One result of this conflict was that in the first Chartist convention, Harney sat not for London but for Norwich, Derby, and Newcastle. It was his opinion, in December 1838, that ‘as the Gallic Convention of 1793 required a Jacobin club to look after it, so will the British Convention of 1839 require the watchful support of the Democratic Association’; but his efforts to swing the convention behind physical force and immediate preparations to take power failed, earning him the censure of other delegates and a reputation among some historians as a mindless hothead. During his extensive travels outside London in 1838–9, this still very young man, recognised as the foremost spokesman of the most radical, physical-force Chartism, was permanently admitted to the hearts of the new movement’s rank and file. He was of ‘ruddy complexion, of medium height’, with ‘grey eyes, and a plentiful shock of dark-brown hair’; and Gammage, while criticising him for vanity and vindictiveness, conceded that to ‘those whom he considered his friends no man could be more warmly or devotedly attached’.
In April 1840, the case against Harney for a seditious speech at Birmingham the preceding May was dropped; and, equally paradoxically, he failed to be implicated in the conspiracies culminating in and following the Newport rising. After his acquittal, he spent almost a year in Scotland, and in September 1840 married Mary Cameron, of Mauchline, Ayrshire, daughter of a radical weaver. It was a meeting of minds and an immensely happy union, although there were to be no children. On his return to England, he worked as full-time Chartist organiser in Sheffield, and acted as local correspondent for the Northern Star; he moved to Leeds in 1843 to become sub-editor, and was formally appointed editor two years later. This was Harney’s finest and most influential period: he was until 1850 the great editor of a great newspaper. Throughout the 1840s, Chartism cohered around the weekly Northern Star; and under Harney its unrivalled coverage of domestic working-class affairs was supplemented by an authoritative presentation of international radicalism and revolutionary movements, together with a strong emphasis on literature. Harney himself was a bibliophile and a voracious reader, especially of poetry, above all that of Byron.

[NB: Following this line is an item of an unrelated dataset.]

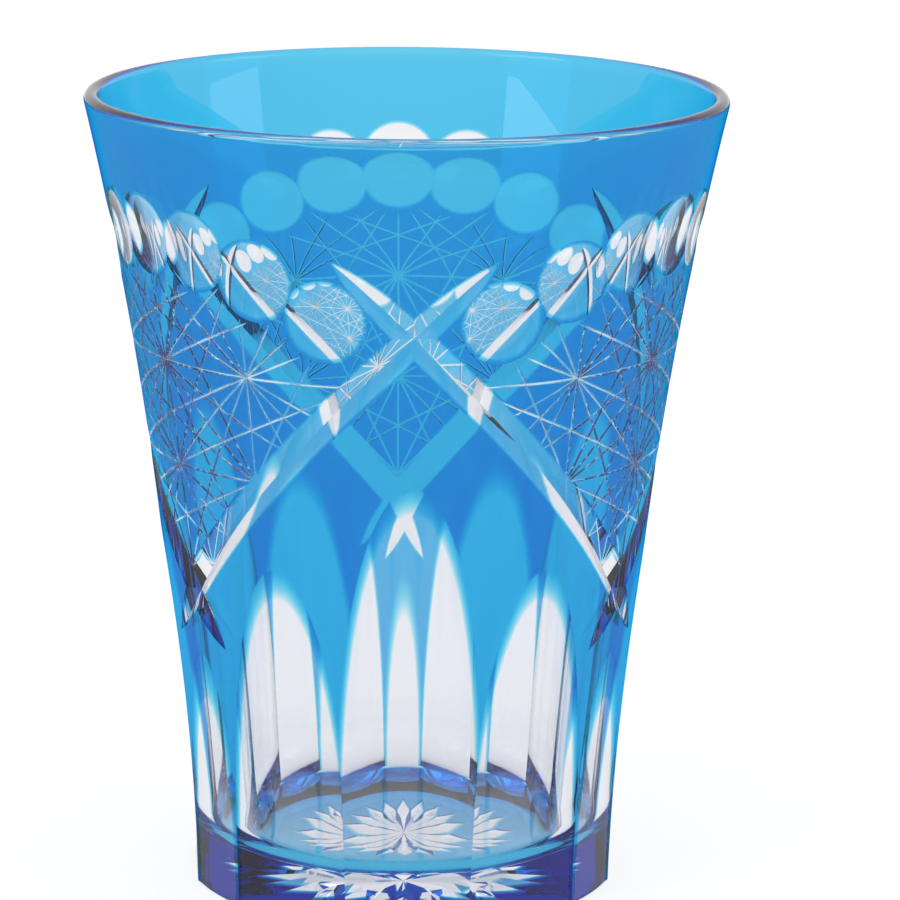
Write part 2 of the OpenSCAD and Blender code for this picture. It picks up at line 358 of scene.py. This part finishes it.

The Northern Star moved to London in 1844 and Harney proceeded to build up the Fraternal Democrats, a London society (with country members) of Chartists and European exiles, and his new revolutionary internationalism exercised a much broader appeal, attracting key Chartist militants, than had the sterile Jacobinism of 1838–9. His concern with foreign affairs led him to contest Tiverton, Palmerston’s seat, in 1847, dissecting in a two-hour speech on the hustings the policy of the foreign secretary, who responded with what was judged the ‘most lengthy and plain-spoken account of his stewardship ever given to the British public’. In 1843, Engels visited Leeds to meet Harney; they became lifelong friends and Engels a contributor to his journals. From 1848, Harney, with Ernest Jones, was instrumental in moving the Chartist left to a socialist position. Still editor of the Northern Star, he brought out his own Democratic Review (1849–50) until the inevitable break with O’Connor. He then edited the Red Republican (1850), in which the first English translation of the Communist Manifesto appeared. This became the Friend of the People, absorbed into the Northern Star when Harney acquired it in 1852, but by the end of the year the resulting Star of Freedom had folded. Mary Harney died on 11th February 1853; and in December Julian was obliged to move to Newcastle and compromise by assisting Joseph Cowen with his Northern Tribune (1854-55).
In 1855, Harney left Britain and working-class politics to settle in the Channel Islands where he edited the Jersey Independent (1856–62). Here in 1859 he married, secondly, Marie Le Sueur Métivier (née Le Sueur), widow of a prosperous shopkeeper, and acquired a stepson, James (b. 1853). The family emigrated in 1863–4 to the United States, where, in Boston, Harney edited briefly his final newspaper, the abolitionist Commonwealth and then spent the remainder of his working life as a clerk in the secretary’s office at the Massachusetts State House. He returned permanently to England in 1888 to live by himself, but nine years later his wife nursed him in his final illness. The last surviving member of the 1839 convention, he died on 9th December 1897 at Richmond, Surrey. He was buried in Richmond cemetery.
 Sources: A. R. Schoyen The chartist challenge: a portrait of George Julian Harney, 1958, F. G. Black and R. Métivier Black (eds.), The Harney papers, 1969, M. Hambrick A chartist’s library, 1986 and D. Goodway ‘The Métivier collection and the books of George Julian Harney’, Bulletin of the Society for the Study of Labour History, volume 49 (1984), pages 57–60.